Valuation – an Easy Target which Opens the Door to SEC Enforcement

Private Funds have always been of heighted interest to the SEC, with carried interest as their bête noire in years past. Today, the SEC staff is focused on valuation. In recent years, SEC cases regarding valuation have skyrocketed and investment advisers should absolutely expect it to be the top priority item during any examination. SEC Chairman Gary Gensler emphasized in his November 10, 2021, speech to the Institutional Limited Partners Association Summit that he requested that the Commission provide recommendations on ways to provide greater transparency to private funds limited partners especially in the areas of fees and expenses”.[1]

Valuation – The Regulatory Mantra

In February 2022, the SEC proposed new rules under the Investment Advisers Act[2] to enhance the regulation of private fund advisers and increase transparency for investors. Certain of the proposed rules directly address valuation:

  1. Quarterly Statement Rule. This proposed rule would require private fund advisers to distribute a quarterly statement to investors with a detailed accounting of all fees and expenses paid by the fund during the reporting period. In addition, the statement would require disclosure of information regarding compensation or other amounts paid by the fund to the adviser or any of its related persons. The proposed rule also would require advisers to provide information regarding the private fund’s performance. For liquid funds, the quarterly statement would provide annual net total returns since inception, average annual net total returns over prescribed time periods, and quarterly net total returns for the current calendar year. For illiquid funds, the statement would provide the gross and net internal rate of return and gross and net multiple of invested capital for the illiquid fund to capture performance from the fund’s inception through the end of the current calendar quarter.
  2. Private Fund Audit Rule. The proposed rule would require private funds to undergo a financial statement audit at least annually and upon liquidation and to be distributed to investors promptly after the completion of the audit.
  3. Prohibited Activities Rule. The proposed rule would prohibit private fund advisers from engaging in certain activities including: charging certain fees and expenses to the fund, such as fees for unperformed services (e.g., accelerated monitoring fees) and fees associated with an examination or investigation of the adviser; seeking reimbursement, indemnification, exculpation, or limitation of its liability for certain activity; charging fees or expenses related to a portfolio investment on a non-pro rata basis; and borrowing or receiving an extension of credit from a private fund client.
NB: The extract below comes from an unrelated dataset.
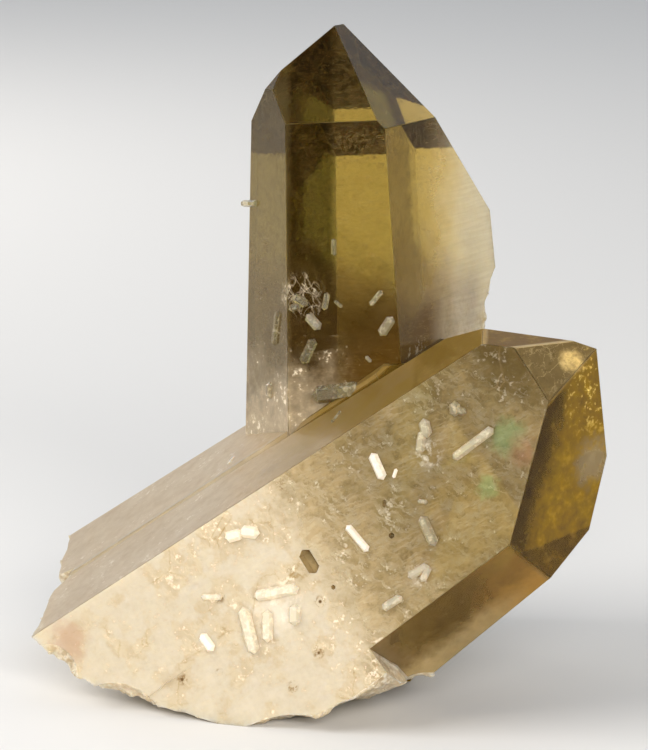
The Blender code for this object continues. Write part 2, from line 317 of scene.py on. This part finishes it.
def roughen(shape, broken):
    """Split the broken faces finely and move their inner points out and in by the relief."""
    split = bmesh.ops.triangulate(shape, faces=broken)
    edges = list(dict.fromkeys(edge for face in split["faces"] for edge in face.edges))
    bmesh.ops.subdivide_edges(shape, edges=edges, cuts=BREAK_CUTS, use_grid_fill=True)
    inner = [corner for corner in shape.verts if corner.co.z > TABLE_POINT * MM
             and all(face.material_index == BROKEN for face in corner.link_faces)]
    shape.normal_update()
    moves = break_relief(np.array([corner.co for corner in inner]) / MM) * MM
    for corner, move in zip(inner, moves):
        corner.co = corner.co + corner.normal * float(move)
        corner.co.z = max(corner.co.z, TABLE_GAP * MM)


def specimen_mesh():
    """The solid's surface, broken and worn, with the number of its finish on every face."""
    shape = merged_copy(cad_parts["citrine_crystals"])
    roughen(shape, [face for face in sort_faces(shape) if not rests(face)])
    wear_edges(shape)
    for edge in shape.edges:
        sides = {face.material_index for face in edge.link_faces}
        edge.smooth = sides == {BROKEN} and edge.calc_face_angle(0.0) < math.radians(SHARP_BREAK)
    finishes = [float(face.material_index) for face in shape.faces]
    for face in shape.faces:
        face.smooth = face.material_index == BROKEN
        face.material_index = 0
    mesh = bpy.data.meshes.new("crystals_finish")
    shape.to_mesh(mesh)
    shape.free()
    mesh.attributes.new("finish", "FLOAT", "FACE").data.foreach_set("value", finishes)
    return mesh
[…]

Absent of the adoption of these new rules, the SEC continues to take enforcement actions against private fund advisers regarding valuation violations under Sections 206(1), (2) and Rule 206(4)-8 under the Advisers Act.

Key Take-Aways

Predicated upon the Sciens case, past enforcement actions and prevailing SEC guidance, private fund advisers should actively review their valuation policies and procedures in these areas, taking into consideration the following valuation “best-practices” as referenced in the SEC Risk Alert: Observations from Examination of Investment Advisers Managing Private Funds (June 23, 2020):

  • Valuing client assets in accordance with the Fund’s valuation processes or in accordance with disclosures to clients (such as that the assets would be valued in accordance with GAAP). (The SEC observed that the failure to value a private fund’s holdings in accordance with the disclosed valuation process led to overcharging management fees and carried interest because such fees were based on inappropriately overvalued holdings).
  • Valuing Level 2 and Level 3 assets for where there is frequently no readily available market pricing information and for which there are no significant observable inputs available.
  • Customizing valuation policies with the valuation process and the methods used to reduce any potential conflicts of interest.
  • Reviewing Calculation of management and performance fees where the private fund has illiquid assets or assets where there is no readily available market pricing.
  • Ensuring that the advisory firm’s Form ADV Part 2A, Fund’s Offering Memorandum and marketing materials disclose the way assets are valued.
  • Ensuring that adviser’s Compliance Manual sufficiently provides guidance and parameters as to how to value Level 2 & level 3 Investments, including compliance with GAAP’s methodology for fair valuation.
  • Working with your accountant and attorney to review your valuation policy is and ensure that it is sustainable,


Today, there is a “clarion call” for all Exempt Reporting Advisors and registered investment advisers (“RIAs”) to review the robustness and effectiveness of valuation policies and procedures. In doing so, consider those practices outlined within the proposed new rule to see how such provisions could enhance existing internal controls. Ultimately, the goal is to exceed the scrutiny of the SEC to avoid any unnecessary enforcement actions and the resulting reputational exposures. It is important to engage experienced counsel to assist with this to fulfill your fiduciary responsibilities under the Duty of Loyalty and Duty of Care.

[1] See SEC Chair Gary Gensler Prepared Remarks at the Institutional Limited Partners Association Summit, November 10, 2021.